Av. Kuzu’nun ardından savcı taleplerin reddedilmesini istedi, mahkeme heyeti de bu yönde karar verdi. Sonrasında tekrar söz alarak gerçeğin ortaya çıkarılması için bu taleplerde bulunduklarını belirterek davanın; işkence, köy boşaltmaları ve cinayetlerin devlet adına JİTEM tarafından işlendiğini gösterdiğinin altını çizdi.
“Mahkeme heyetinden cesaretli bir tutum bekliyoruz” diyen Av. Kuzu, mahkeme heyetinin devleti korumamasını ve adaletli olmasını talep ettiklerini belirterek şu ifadeleri kullandı:
“Kuyuya atılmalar uzaydan gerçekleşmedi. Kürtlere yönelik, Kürt yurttaşlara yönelik, Kürt köylerine yönelik devlet adına JİTEM tarafından işkence ve cinayetler yaşatılmıştır. Burada sanık olarak ifade verenler de bunları inkar etmeyerek, devlet adına gerçekleştirdiklerini söylediler.”

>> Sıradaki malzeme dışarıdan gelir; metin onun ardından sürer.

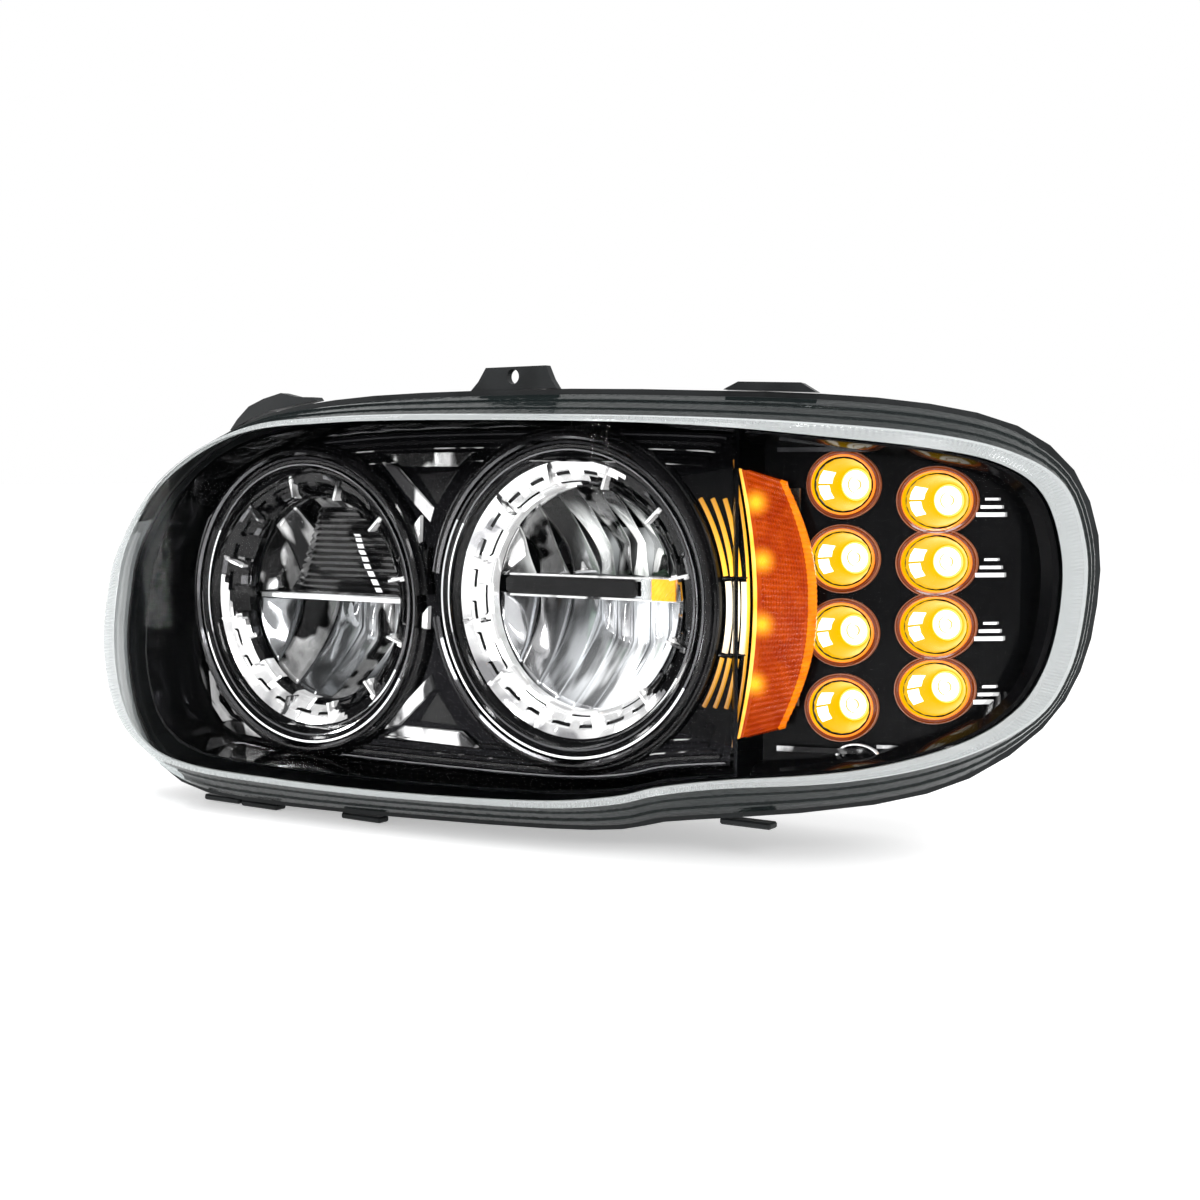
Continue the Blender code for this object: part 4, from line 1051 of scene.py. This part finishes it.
LIT_LOW = glowing("low_beam_lit", (0.9, 0.95, 1.0), (1, 1, 1), 2.6, (126, -111, -38), 80,
                  base=(0.75, 0.76, 0.78), streak=110)
LIT_LOW_B = glowing("low_beam_lit_b", (0.9, 0.95, 1.0), (1, 1, 1), 2.2, (122, -111, -42), 76,
                    base=(0.45, 0.45, 0.46), streak=110)
LIT_HIGH = glowing("high_beam_lit", (0.85, 0.9, 0.95), (1, 1, 1), 1.9, (-102, -95, -28), 48,
                   base=(0.35, 0.36, 0.37), streak=110)
UPPER_LOW = glowing("low_beam_upper", (0.86, 0.9, 0.9), (1, 1, 0.97), 3.0, (68, -103, 28), 44,
                    base=(0.6, 0.6, 0.6), streak=110)
UPPER_LOW_B = glowing("low_beam_upper_b", (0.86, 0.9, 0.9), (1, 1, 0.97), 3.0, (106, -86, 28), 42,
                      base=(0.6, 0.6, 0.6), streak=110)
low_strips = [-73, -58, -44, -30, -17, -5, 8, 22, 36, 50, 62, 73]
faceted_half("low_beam_lower_facets", "low_beam", False, low_strips, 3.4, 1.5,
             [LIT_LOW, LIT_LOW_B, LIT_LOW], ("low_beam_reflector_lower",))
faceted_half("low_beam_upper_blades", "low_beam", True, low_strips, 1.5, 6.0,
             [UPPER_LOW, MIRROR_DIM, UPPER_LOW_B], ("low_beam_reflector_upper",))
high_strips = [-73, -55, -38, -22, -7, 9, 25, 41, 57, 73]
faceted_half("high_beam_lower_facets", "high_beam", False, high_strips, 3.0, 1.0,
             [LIT_HIGH, MIRROR_DIM, LIT_HIGH], ("high_beam_reflector_lower",))
faceted_half("high_beam_upper_facets", "high_beam", True, high_strips, 1.6, 1.0,
             [MIRROR_DIM, MIRROR_TALL, DARK_CHROME], ("high_beam_reflector_upper",))
staircase("high_beam_staircase", "high_beam", BLACK_GLOSS)
mirror_strip("high_beam_strip", "high_beam", [(20, 36), (24, 25), (31, 11), (40, -4)], 5.2, BAR_LIT)

divider_trim()
bezel_dressing()
turn_surround()
turn_details()
lit_wall()

index = 0
for column, x in enumerate(COLUMN_X):
    for z in COLUMN_Z[column]:
        index += 1
        foot = lens_front(x) + PANEL_DEPTH + CUP_BACK
        CUP_GOLD[index] = glowing(f"cup_gold_{index}", (1.0, 0.42, 0.0), (1.0, 0.56, 0.0), 1.0, (x, foot, z),
                                  400, base=(0.10, 0.05, 0.0), rough=0.35, metallic=1.0)
        cup(index, x, z)
reflex()

NODE_LOOKS = (
    (HOUSING, ["rear_housing", "connector_inlet", "vent_cap", "top_mount_tab", "top_clip_block",
               "inboard_bracket", "lower_tab_1", "lower_tab_2", "lower_tab_3", "lower_tab_4", "aim_carrier"]),
    (DARK_CHROME, ["main_bezel"]),
    (PANEL_BLACK, ["turn_bezel", "low_beam_divider"]),
    (CHROME, ["high_beam_divider"]),
    (STEEL, ["pivot_pin_inboard", "pivot_pin_outboard", "pivot_bracket", "adjuster_screw", "adjuster_clip",
             "mounting_stud_1", "mounting_stud_2", "mounting_stud_3"]),
    (ALUMINIUM, ["high_beam_heat_sink", "low_beam_heat_sink", "driver_module"]),
    (BOARD, ["high_beam_board", "low_beam_board", "turn_board_inner", "turn_board_outer"]),
    (BLACK_BOARD, ["marker_board"]),
    (NYLON, ["adjuster_nut", "adjuster_bush"]),
    (RUBBER, ["lens_seal", "supply_lead", "beam_lead", "turn_lead"]),
)
for look, names in NODE_LOOKS:
    for node in names:
        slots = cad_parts[node].data.materials
        slots.clear()
        slots.append(look)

Duruşmada avukat Senem Doğanoğlu ve avukat Nuray Özdoğan da JİTEM olarak bu cinayetleri işleyenlerin beraat ettirilmemesini isteyen konuşma yaptılar. Katillerin avukatları ise mütalaaya uygun beraat istediler.
Karar mütalaayla aynı oldu
Savcının mütalaasını yeniden okumasının ardından mahkeme heyeti mütalaayla aynı kararı verdi. Kararda yer alan ifadeler şöyle:
“Sanıklar Abdurrahman Kurga, İsmet Kandemir, Ahmet Boncuk, Mehmet Salih Kılınçaslan, Ramazan Çetin, maktuller İzzettin Yiğit, Yusuf Çakar, Abdurrahman Öztürk, Mehmet Ali Yiğit, Abdulbaki Yiğit, Abdulvahap Yiğit, Mehmet Nuri Yiğit ve Tacettin Yiğit’i ‘tasarlayarak adam öldürme’ suçundan zaman aşımı gösterilerek, davanın düşmesine, Abdurrahman Kurga, Mehmet Emin Kurga, Ünal Alkan, İsmet Kandemir, Mehmet Salih Kılınçaslan ve Ramazan Çetin ‘silahlı terör örgütüne üyelik’ suçundan beraat, sanık Ahmet Boncuk, Eşref Hatipoğlu ve Hasan Atilla Uğur, ‘örgüt kurma ve yönetme’ suçundan beraat, sanık Eşref Hatipoğlu maktuller Memduh Demir ve Şehmus Kaban’ı ‘tasarlayarak öldürme’ suçundan beraat, Abdurrahman Kurga, Mehmet Emin Kurga, Ahmet Boncuk, Ünal Alkan, İsmet Kandemir, Mehmet Salih Kılınçaslan, Hasan Atilla Uğur maktüller Necat Yalçınkaya, Mehmet Emin Abak, Mahmut Abak, Yusuf Tunç, Süleyman Ünal, Zübeyir Birlik, Abdulbaki Birlik, Kemal Birlik, Zeki Alabalık, Hıdır Öztürk’e yönelik ‘tasarlayarak adam öldürmeden’ beraat, yine sanıklar Abdurrahman Kurga, Mehmet Emin Kurga, Ahmet Boncuk, Ünal Alkan, İsmet Kandemir, Mehmet Salih Kılınçaslan, Ramazan Çetin, Hasan Atilla Uğur’un ayrıca Nurettin Yalçınkaya ve Abdulvahap Ateş’i ‘tasarlayarak öldürmekten’ beraat edilmesi kamu adına karar olunur.”